Prosecutor who worked on 1 renewal of Emmett Till case dies
GREENWOOD, Miss. (AP) — Funeral services were held Monday for the Mississippi prosecutor who worked on one of the renewed investigations into the 1955 lynching of Black teenager Emmett Till, a killing that galvanized the civil rights movement after his mother insisted on an open-casket funeral so people could see her son’s mutilated body.
Joyce Chiles died of lung cancer Thursday at a hospital in Ruleville, a coroner told the Greenwood Commonwealth. She was 67. Services were Monday in Itta Bena.
Chiles was elected in 2003 as district attorney for three Mississippi Delta counties — Leflore, Washington and Sunflower — and served one term before deciding not to seek reelection. She was the first Black person, and the first woman, to hold the position.
In 2007, Chiles presented evidence to a grand jury of Black and white Leflore County residents after investigators spent three years re-examining the killing of Till. The FBI exhumed Till’s body to prove that he, and not someone else, was buried at his gravesite in the Chicago suburb of Alsip.
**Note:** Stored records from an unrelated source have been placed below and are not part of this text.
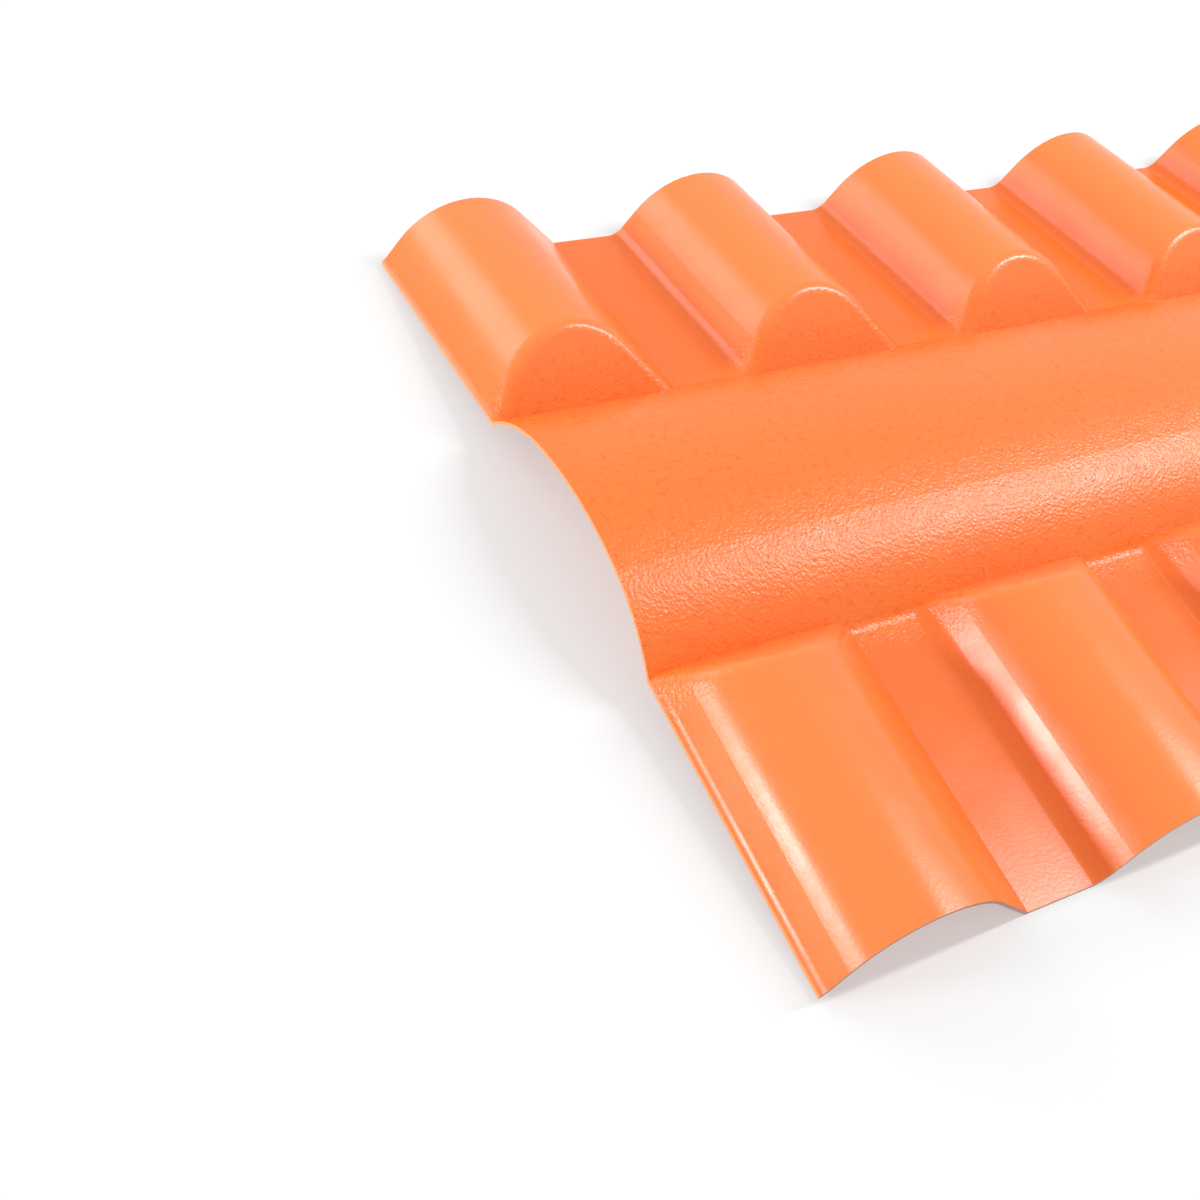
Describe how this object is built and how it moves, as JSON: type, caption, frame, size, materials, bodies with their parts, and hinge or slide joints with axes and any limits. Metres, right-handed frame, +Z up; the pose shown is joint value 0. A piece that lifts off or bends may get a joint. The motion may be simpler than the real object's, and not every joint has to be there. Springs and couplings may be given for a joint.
{
  "type": "ridge cap",
  "caption": "Corrugated plastic roof ridge cap: one thin formed sheet with a low barrel along the ridge and a wing of rounded rolls and flat pans falling away on each side.",
  "frame": {"origin": "on the floor, under the middle of the cap's length and width", "axes": "+X along the ridge, from the end where the first roll starts to the end that cuts the last roll off; +Y across the ridge; +Z up"},
  "size_m": [0.88, 0.5, 0.0534],
  "materials": {
    "sheet": "satin orange terracotta colour with a fine leather grain"
  },
  "bodies": {
    "root": {"ridge_cap": "sheet"}
  },
  "joints": []
}
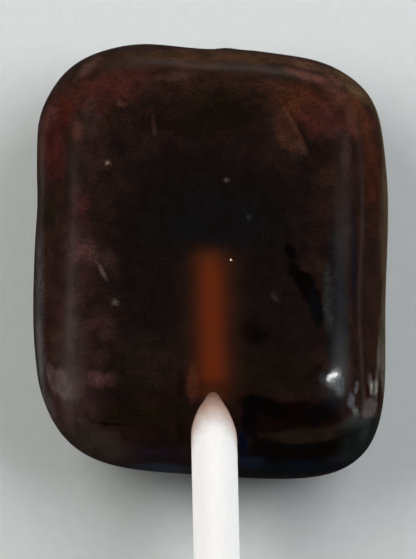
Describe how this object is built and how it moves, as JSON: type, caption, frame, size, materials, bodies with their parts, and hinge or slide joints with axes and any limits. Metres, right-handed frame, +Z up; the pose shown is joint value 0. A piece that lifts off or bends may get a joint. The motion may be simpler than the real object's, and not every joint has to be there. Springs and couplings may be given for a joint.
{
  "type": "barley sugar lollipop",
  "caption": "Pillow-shaped sweet of dark amber boiled sugar, cast round a white paper stick, lying flat on its back.",
  "frame": {"origin": "middle of the head's flat back, on the surface that the lollipop lies on", "axes": "+Z up out of the shown face, +Y from the stick to the head, +X to the right seen from above with the stick towards the viewer"},
  "size_m": [0.0309, 0.1092, 0.0106],
  "materials": {
    "boiled_sugar": "gloss, translucent dark amber",
    "paper": "matt white rolled paper"
  },
  "bodies": {
    "root": {"sugar_head": "boiled_sugar", "stick": "paper"}
  },
  "joints": []
}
The grand jury declined to issue indictments against anyone.
The FBI had reopened the case in 2004 after filmmaker Keith Beauchamp compiled a list of at least 14 people — Black and white — he thought had some role in the kidnapping, beating and slaying of Till. He went to the authorities with the names of five people who were still alive. The Justice Department said the statute of limitations had expired on any potential federal crime, but the FBI worked with state investigators to determine if state charges could be brought.
Chiles told The Associated Press in 2007 that the renewed investigation did not produce evidence to support indictments.
″We are justice seekers and not head hunters,″ Chiles said.
Till, a 14-year-old Chicago resident, was visiting family in the Mississippi Delta in the summer of 1955. He and other young people went to a country store in the town of Money, and relatives have told the AP that Till whistled at a white woman working there, Carolyn Bryant. They denied that he touched her, as Bryant had claimed.
Four days later, white men kidnapped Till from his uncle’s home and killed the teenager, then dumped his body into the Tallahatchie River. The mutilated body was found days later, weighted down by a cotton-gin fan.
After Till’s funeral in Chicago, Jet magazine published a photo of his body.
A jury of white men acquitted Carolyn Bryant’s husband Roy Bryant and his half-brother J.W. Milam of murder charges a few weeks after the killing, but the two men later told Look magazine that they had abducted and killed Till.
In 2018, the Justice Department reopened an investigation after a 2017 book quoted Carolyn Bryant — by then known as Carolyn Bryant Donham — saying she lied when she claimed Till grabbed her and made sexual advances. The department closed that investigation in late 2021 without bringing charges.
The FBI again reopened an investigation this year after people searching the Leflore County Courthouse basement found an unserved arrest warrant for Carolyn Bryant. In August, another Leflore County grand jury declined to indict her.
In the 2007 AP interview, Chiles said it would have been easy for members of the grand jury more than 50 years later to indict someone “based solely on the emotion and rage that they felt.” She commended them for not doing that.
Chiles said she had grown up on a plantation near where Till’s body was pulled from the Tallahatchie River.
Speaking of Donham, Chiles said: ″I didn’t feel good toward her; I still don’t feel good toward her.”